Fine, but I've heard, in fact, that Curtis was considered for roles in a couple of those very same movies. "I'm not going there." she states, "because there is nothing I loathe more than an actor saying what part they turned down. I want to slap them and say, 'Who in the fuck are you to say that you owned that part before the person who played it? You didn't take the part, you asshole. You may have been offered it, but you didn't do it, so the part is theirs. Don't you dare try and take away a big chunk of that person's success by saying, I could have been in that movie instead of so-and-so.'"
OK, fine, but taking away nothing from Michelle Pfeiffer, couldn't Curtis have been a very credible Catwoman, for instance? She shrugs, "You know what the problem is? Those big, huge movies are dinosaurs. People rarely score in those movies, because by the time you're exposing film on the characters, those sets, the lighting, the costumes, the history of the piece are all in the way. I don't think Jim Carrey was funny for one second in Batman Forever--and he's a very funny man. That movie didn't yield one good comic performance. Julia Roberts in Hook failed, because the movie was a big, elephant thing. I'm certainly not talented enough to deliver laughs in a vacuum.

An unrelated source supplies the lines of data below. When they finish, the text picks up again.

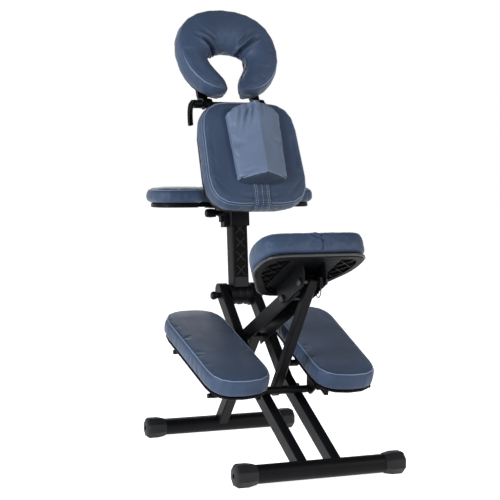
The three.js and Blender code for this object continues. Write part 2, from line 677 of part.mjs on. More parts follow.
function buildBolster(chest) {
  const { x: middle, bottom, halfBottom, halfTop, side, height, topEdge, topRidge } = BOLSTER;
  const section = (half) => [[-half, 0], [half, 0], [half, side], [0, height], [-half, side]];
  const low = section(halfBottom).map(([x, out]) => [middle + x, -out, out * 0.25]);
  const high = section(halfTop).map(([x, out]) => {
    const rise = (topRidge - topEdge) * (out / height);
    return [middle + x, -out, topEdge + rise];
  });
  const corners = [...low, ...high];
  const n = 5;
  const ends = [[0, 1, 2], [0, 2, 3], [0, 3, 4]];
  const faces = ends.flatMap(([a, b, c]) => [[a, b, c], [a + n, c + n, b + n]]);
  for (let i = 0; i < n; i++) {
    const j = (i + 1) % n;
    faces.push([i, i + n, j], [j, i + n, j + n]);
  }
  const g = new THREE.BufferGeometry();
  const positions = faces.flat().flatMap((k) => corners[k]);
  g.setAttribute("position", new THREE.Float32BufferAttribute(positions, 3));
  g.computeVertexNormals();
  add(chest, "sternum_bolster", g, vinyl(), [0, -GAP, bottom]);

  const { width, thickness, x } = STRAP;
  const [front, under] = [-GAP, -GAP];
  const runBack = CHEST.cushion + 10;
  const face = box(width, thickness, bottom + 4)
    .translate(x, front - thickness / 2, bottom / 2 - 3 - thickness / 2);
  const sole = box(width, runBack, thickness)
    .translate(x, front - thickness + runBack / 2, under - thickness / 2);
  add(chest, "sternum_strap", union(face, sole), vinyl());
}

// ---------- face cradle ----------
// Two sockets on the back of the chest board, and the U-shaped post frame that slides in them.
function buildCradleMount(chest) {
  const { x, depth, radius, bottom, top, rod: rodLength } = CRADLE_POST;
  const [z0, z1] = SOCKET.z;
  const middle = (z0 + z1) / 2;
  const upright = (r, length, px, z) => {
    const bar = new THREE.CylinderGeometry(r, r, length, 16);
    return bar.rotateX(Math.PI / 2).translate(px, depth, z);
  };
  const back = CHEST.cushion + CHEST.board + 2 * GAP;
  const plate = box(2 * x + 20, 4, 44).translate(0, back + 2, middle);
  const stand = box(20, depth - back - 2, 44);
  const stands = [-x, x].map((px) => stand.clone().translate(px, (depth + back) / 2, middle));
  const sockets = [-x, x].map((px) => upright(SOCKET.radius, z1 - z0, px, middle));
  const bores = [-x, x].map((px) => upright(radius + GAP, 200, px, middle));
  add(chest, "cradle_sockets", cut(union(plate, ...stands, ...sockets), ...bores), steel());

  const posts = [-x, x].map((px) => upright(radius, top - bottom, px, (top + bottom) / 2));
  const rod = barX(radius, rodLength, [depth, top]);
  add(chest, "cradle_post_frame", union(...posts, rod), steel());
  return new THREE.Vector3(0, depth, top).applyMatrix4(chest.matrixWorld);
}

// Half of the horseshoe as curves of [x, y]: tip, outer side and crown, then the hole's top and side.
function cradleHalf() {
  const { halfWidth: w, height: h } = CRADLE;
  const cubic = (...points) => {
    const ends = points.map(([x, y]) => new THREE.Vector2(x, y));
    return new THREE.CubicBezierCurve(...ends);
  };
  const curves = [
    cubic([25, 18], [26, 6], [33, 0], [46, 0]),
    cubic([46, 0], [106, 4], [w, 66], [w, h * 0.5]),
    cubic([w, h * 0.5], [w, h * 0.84], [w * 0.58, h], [0, h]),
  ];
  const inner = [
    cubic([0, h * 0.55], [50, h * 0.55], [70, h * 0.49], [66, h * 0.41]),
    cubic([66, h * 0.41], [60, h * 0.3], [24, 66], [25, 18]),
  ];
  const sample = (list, n) => list.flatMap((c) => c.getPoints(n).slice(0, -1));
  return { outer: sample(curves, 6), inner: sample(inner, 5) };
}

// The horseshoe outline, open at the bottom; `inset` shrinks it evenly.
function cradleOutline(inset) {
  const { outer, inner } = cradleHalf();
  const right = [...outer, new THREE.Vector2(0, CRADLE.height)];
  const left = outer.map((p) => new THREE.Vector2(-p.x, p.y)).reverse();
  const innerLeft = inner.slice(1).map((p) => new THREE.Vector2(-p.x, p.y)).reverse();
  const ring = [...right, ...left, ...innerLeft, inner[0], ...inner.slice(1)];
  const loop = ring.filter((p, i) => p.distanceTo(ring[(i + 1) % ring.length]) > 0.5);
  if (!inset) return new THREE.Shape(loop);
  const moved = loop.map((p, i) => {
    const a = loop.at(i - 1);
    const b = loop[(i + 1) % loop.length];
    const t = b.clone().sub(a).normalize();
    return new THREE.Vector2(p.x - t.y * inset, p.y + t.x * inset);
  });
  return new THREE.Shape(moved);
}

function buildCradle(pivot) {
  const cradle = frameAt(chair, "face_cradle", CRADLE.origin, CRADLE.tilt);
  cradle.updateMatrixWorld(true);
  const back = CRADLE.cushion + GAP + CRADLE.platform;
  const cushion = standing(slab(cradleOutline(0), CRADLE.cushion, 12));
  add(cradle, "cradle_cushion", cushion, vinyl(), [0, CRADLE.cushion, 0]);
  const platform = standing(slab(cradleOutline(10), CRADLE.platform));
  add(cradle, "cradle_platform", platform, board(), [0, back, 0]);

  const hub = cradle.worldToLocal(pivot.clone());
  const rear = back + GAP;
  const { thickness, apart, reach, foot, webWidth, webDepth } = CRADLE_ARM;
  const link = outline([
    [hub.y - 12, hub.z - 14, 8], [hub.y + 14, hub.z - 14, 8], [rear + 14, foot + 10, 8],
    [rear + 8, reach, 4], [rear, reach, 0], [rear, foot, 2], [hub.y - 6, hub.z + 16, 8],
  ]);
  const core = outline([
    [hub.y + 17, hub.z + 4, 0], [rear + 14, foot + 10, 8], [rear + 8, foot + 40, 0],
    [rear, foot + 40, 0], [rear, foot, 2], [hub.y + 2, hub.z + 18, 0],
  ]);
  for (const [word, side] of SIDES) {
    const x = side * CRADLE_POST.x;
    const pair = [-1, 1].map((k) => sidePlate(link, thickness, x + (k * apart) / 2));
    const web = box(webWidth, webDepth, reach * 0.6).translate(x, rear + webDepth / 2, reach * 0.66);
    const block = sidePlate(core, apart, x);
    add(cradle, `cradle_arm_${word}`, cut(
      union(...pair, web, block), barX(CRADLE_POST.radius + GAP, 300, [hub.y, hub.z]),
    ), plastic());
  }
  buildCamLever(pivot);
}

// The cam lever on the left end of the cradle's rod: a round cam, and a grip that curves down.
function buildCamLever(pivot) {
  const arc = new THREE.CubicBezierCurve3(
    new THREE.Vector3(-6, 0, 4),
    new THREE.Vector3(-26, -4, 14),
    new THREE.Vector3(-30, -12, -22),
    new THREE.Vector3(-21, 2, -64),
  );
  const grip = new THREE.ExtrudeGeometry(roundRect(11, 16, 4), {
    steps: 8, curveSegments: 2, extrudePath: arc,
  });
  const cam = barX(CAM.radius, CAM.width, [0, 0], 0, 24);
  add(chair, "cradle_cam_lever", union(cam, grip), plastic(), [CAM.x, pivot.y, pivot.z]);
}

// ---------- assembly ----------
buildRearFrame();
buildFrontFrame();
buildStrut();
buildSeat();
for (const [word, side] of SIDES) buildKneelPad(word, side);
const mast = buildMast();
buildArmrest(mast);
const chest = buildChest(mast);
buildBolster(chest);
buildCradle(buildCradleMount(chest));

const bounds = new THREE.Box3().setFromObject(chair);
chair.position.y = -(bounds.min.y + bounds.max.y) / 2;
chair.position.z = -bounds.min.z;

export default chair;
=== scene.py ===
"""Looks of the kneeling massage chair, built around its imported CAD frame. Metres, +Z up."""

import json
import math

import bmesh
import bpy
import numpy as np
from mathutils import Matrix, Vector
from mathutils.bvhtree import BVHTree


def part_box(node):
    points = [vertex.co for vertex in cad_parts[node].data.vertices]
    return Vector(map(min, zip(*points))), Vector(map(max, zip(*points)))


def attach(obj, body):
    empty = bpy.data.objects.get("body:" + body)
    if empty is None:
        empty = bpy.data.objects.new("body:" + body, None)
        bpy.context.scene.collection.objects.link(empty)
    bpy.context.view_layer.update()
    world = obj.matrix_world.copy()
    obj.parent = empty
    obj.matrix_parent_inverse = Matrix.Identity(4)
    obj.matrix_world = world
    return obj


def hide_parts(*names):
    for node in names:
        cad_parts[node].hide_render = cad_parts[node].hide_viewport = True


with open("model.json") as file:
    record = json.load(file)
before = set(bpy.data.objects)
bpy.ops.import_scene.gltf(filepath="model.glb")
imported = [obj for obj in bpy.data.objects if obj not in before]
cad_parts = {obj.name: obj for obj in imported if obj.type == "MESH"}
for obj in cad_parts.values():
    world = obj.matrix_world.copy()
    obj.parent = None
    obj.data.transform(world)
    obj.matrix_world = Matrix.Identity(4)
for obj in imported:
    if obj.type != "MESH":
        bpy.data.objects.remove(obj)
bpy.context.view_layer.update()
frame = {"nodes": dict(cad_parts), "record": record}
NODES = frame["nodes"]

# The side-plane positions below are the CAD's own; the frame is moved along Y by SHIFT, Z by LIFT.
NEAR_TUBE = (-0.372, 0.033)
tube_low, tube_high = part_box("near_base_tube")
SHIFT = (tube_low.y + tube_high.y) / 2 - NEAR_TUBE[0]
LIFT = (tube_low.z + tube_high.z) / 2 - NEAR_TUBE[1]

SIDES = (("left", -1), ("right", 1))
BODY_OF = {node: body for body, nodes in frame["record"]["behaviour"]["bodies"].items() for node in nodes}

# Cushions: origin (y, z), tilt, thickness, distance of the cushion's back from the origin, edge radius
SEAT = {"at": (-0.372, 0.602), "tilt": -25, "thick": 0.059, "back": 0.0143, "edge": 0.011}
KNEEL = {"at": (-0.2279, 0.2044), "tilt": 20.1, "thick": 0.053, "back": 0.0083, "edge": 0.009}
KNEEL_X, KNEEL_SPLAY = 0.158, 2.6
ARMREST = {"at": (0.291, 0.721), "tilt": 0, "thick": 0.042, "back": 0.0143, "edge": 0.011}
CHEST = {"at": (0.024, 0.735), "tilt": -23.5, "thick": 0.061, "edge": 0.013}
CRADLE = {"at": (0.220, 1.080), "tilt": -28, "thick": 0.066, "edge": 0.012}

# Piping lies on a pad's rim, these shares of its edge radius in from the outline and down from the face
PIPING_INWARD, PIPING_DOWN = 0.28, 0.25
PIPING_STEP = 0.006
# Piping and threads stand this far off the cover
CLEAR = 0.0002
# How far a cushion's sides bulge
BULGE = 0.0025

CAMERA = {"at": (-1.5537, -3.6679, 0.8171), "pitch": 86.90, "yaw": -22.28, "lens": 98.75}


# ---------- frames ----------
def lying(spec, x=0.0, yaw=0.0):
    """Matrix from a lying pad's own (u, v, w) to the row frame: w is 0 at its back and grows to its face."""
    y, z = spec["at"]
    turn = Matrix.Rotation(math.radians(spec["tilt"]), 4, "X") @ Matrix.Rotation(math.radians(yaw), 4, "Z")
    return Matrix.Translation((x, y + SHIFT, z + LIFT)) @ turn @ Matrix.Translation((0, 0, spec["back"]))


def standing(spec):
    """The same for a pad that stands up and faces the sitter, at -Y."""
    y, z = spec["at"]
    basis = Matrix(((1, 0, 0, 0), (0, 0, -1, spec["thick"]), (0, 1, 0, 0), (0, 0, 0, 1)))
    turn = Matrix.Rotation(math.radians(spec["tilt"]), 4, "X")
    return Matrix.Translation((0, y + SHIFT, z + LIFT)) @ turn @ basis


def transformed(points, matrix):
    m = np.array(matrix, float)
    return points @ m[:3, :3].T + m[:3, 3]


# ---------- meshes ----------
def per_vertex(mesh, field):
    flat = np.empty(len(mesh.vertices) * 3)
    mesh.vertices.foreach_get(field, flat)
    return flat.reshape(-1, 3)


def coords(mesh):
    return per_vertex(mesh, "co")


def normals(mesh):
    return per_vertex(mesh, "normal")


def set_coords(mesh, points):
    mesh.vertices.foreach_set("co", points.astype(np.float32).ravel())
    mesh.update()


def new_object(name, vertices, faces, material, smooth=True):
    mesh = bpy.data.meshes.new(name)
    mesh.from_pydata([tuple(v) for v in vertices], [], [tuple(f) for f in faces])
    mesh.polygons.foreach_set("use_smooth", [smooth] * len(mesh.polygons))
    mesh.update()
    obj = bpy.data.objects.new(name, mesh)
    bpy.context.scene.collection.objects.link(obj)
    if material:
        mesh.materials.append(material)
    return obj


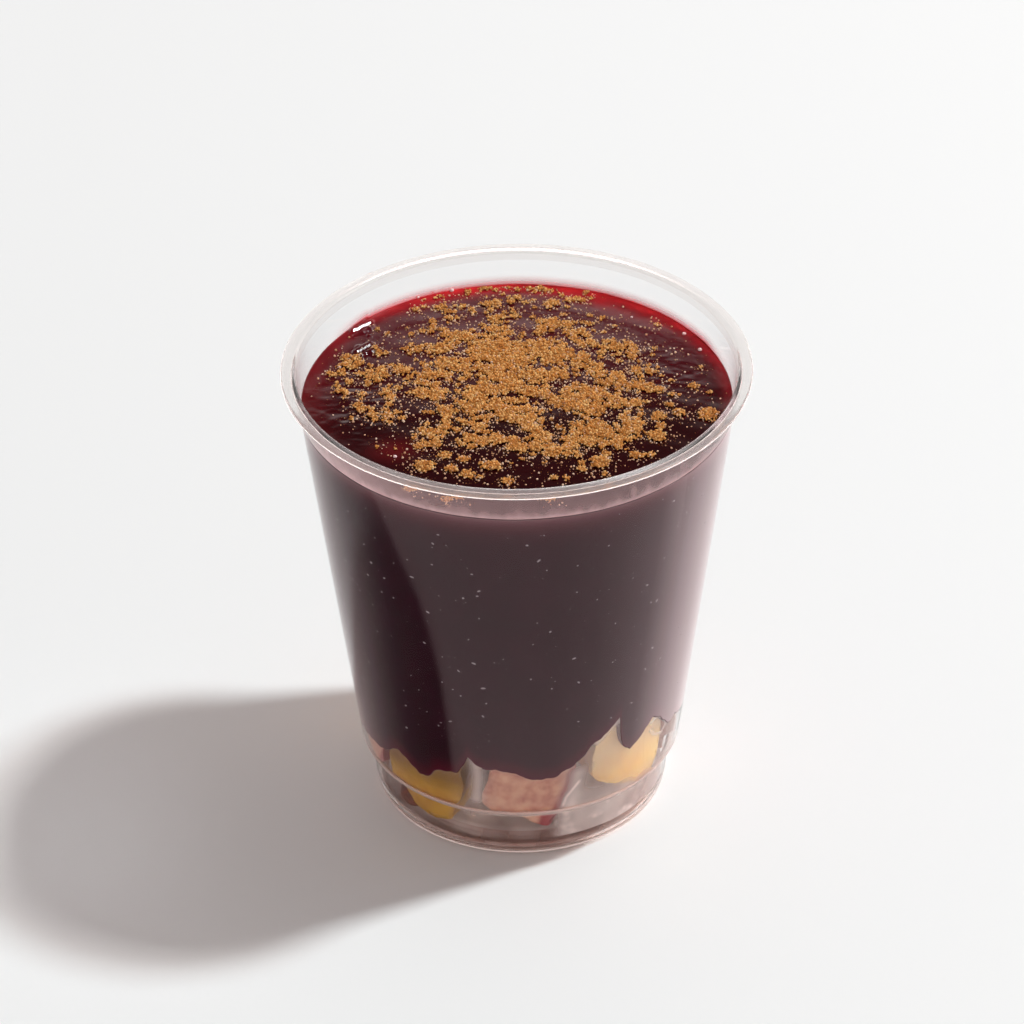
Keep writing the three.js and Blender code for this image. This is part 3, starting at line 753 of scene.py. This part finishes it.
def spread_out(spacing, chance, seed):
    """Places some distance apart, each taken with its chance."""
    random = np.random.default_rng(seed)
    reach = int(FIELD_REACH / spacing / ROW_GAP)
    i, j = np.meshgrid(np.arange(-reach, reach + 1), np.arange(-reach, reach + 1))
    x = (i + 0.5 * (j % 2)).ravel() * spacing
    x = x + random.normal(0, JITTER, len(x)) * spacing
    y = j.ravel() * spacing * ROW_GAP
    y = y + random.normal(0, JITTER, len(y)) * spacing
    good = (np.hypot(x, y) < POWDER_REACH) & (random.random(len(x)) < chance(x, y))
    return x[good], y[good], random


def grains(name, places, sizes, shape, material, rise):
    """Loose grains, which lie at a share of the powder's thickness."""
    x, y, random = places
    count = len(x)
    size = sizes[0] + (sizes[1] - sizes[0]) * random.random(count) ** 2
    z = top_height(x, y) + heap(x, y) * random.uniform(*rise, count) + 0.3 * size
    corners, faces = shape
    turns = np.linalg.qr(random.normal(size=(count, 3, 3)))[0]
    turns[np.linalg.det(turns) < 0] *= -1
    stretch = random.uniform(0.75, 1.25, (count, 1, 3)) * size[:, None, None]
    points = (corners[None] * stretch) @ turns + np.stack([x, y, z], 1)[:, None]
    made = copies_object(name, points, faces, material,
                         {"tone": np.repeat(random.random(count), len(corners))})
    if shape is OCTAHEDRON:
        made.data.shade_flat()


OCTAHEDRON = (
    np.array([(1, 0, 0), (-1, 0, 0), (0, 1, 0), (0, -1, 0), (0, 0, 1), (0, 0, -1)], float),
    np.array([(0, 2, 4), (2, 1, 4), (1, 3, 4), (3, 0, 4),
              (2, 0, 5), (1, 2, 5), (3, 1, 5), (0, 3, 5)]))


def icosahedron():
    g = (1 + 5**0.5) / 2
    corners = np.array([(-1, g, 0), (1, g, 0), (-1, -g, 0), (1, -g, 0), (0, -1, g), (0, 1, g),
                        (0, -1, -g), (0, 1, -g), (g, 0, -1), (g, 0, 1), (-g, 0, -1), (-g, 0, 1)])
    faces = np.array([(0, 11, 5), (0, 5, 1), (0, 1, 7), (0, 7, 10), (0, 10, 11), (1, 5, 9),
                      (5, 11, 4), (11, 10, 2), (10, 7, 6), (7, 1, 8), (3, 9, 4), (3, 4, 2),
                      (3, 2, 6), (3, 6, 8), (3, 8, 9), (4, 9, 5), (2, 4, 11), (6, 2, 10),
                      (8, 6, 7), (9, 8, 1)])
    return corners / np.hypot(1, g), faces


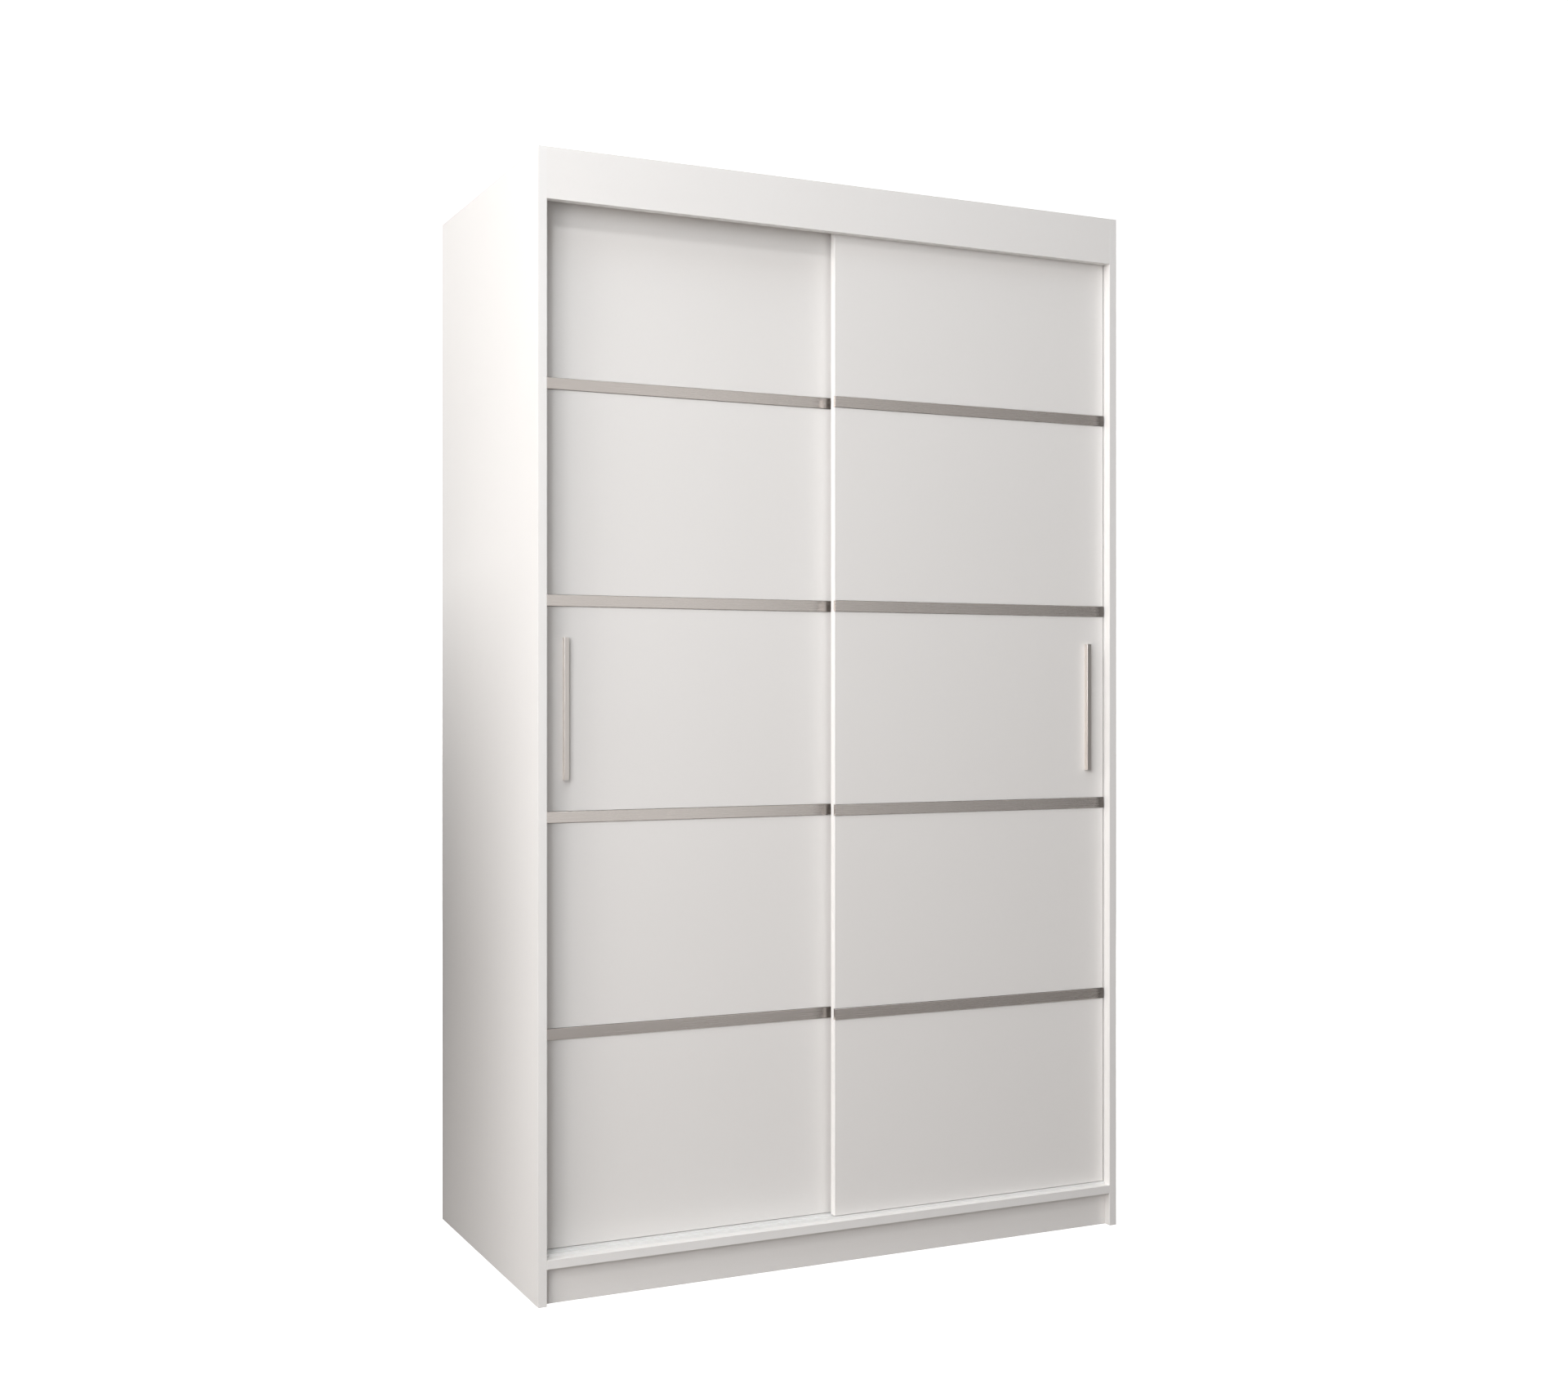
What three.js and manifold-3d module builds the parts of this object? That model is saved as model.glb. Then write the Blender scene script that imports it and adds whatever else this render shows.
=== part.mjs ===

"I've also never been particularly competitive about parts," Curtis adds. "I've never lobbied for one. I'm fairly sane about the way I get work. I'm fairly comfortable about the way work comes to me. When it stops coming, I will stop looking for it. I once believed, quite incorrectly, that something would change when I had success. Absolutely nothing changed, except that I got more famous. Your work as an actor will not change your life.
"I am certainly not the one to whom the [studios] are going to go first. There is a whole slew of 35-year-old women working, with a myriad of talent and styles, all of them capable of doing stuff I do. But I stopped thinking about stuff like. 'If you're a leading lady, you can't play a mom.' I've played moms in the last seven pictures I've done. I'll play grandma tomorrow. I got a call yesterday to do a TV series and if the series were good and if I wasn't on a break, I'd be doing it. My take on my career is like, 'OK. Great. What day do you want me?' The Heidi Chronicles is a perfect example. If they're gonna do that piece on stage, they're not going to call me. If they're going to do it for a feature, they're not going to call me. It just so happened that the feminist uproar over True Lies kept the movie in the public light long enough to make it a hit. Because of that, I would maybe be the first choice for The Heidi Chronicles as a TV movie. I was the one that could help them get it made. So I got to do the work." She adds. "And, I didn't suck."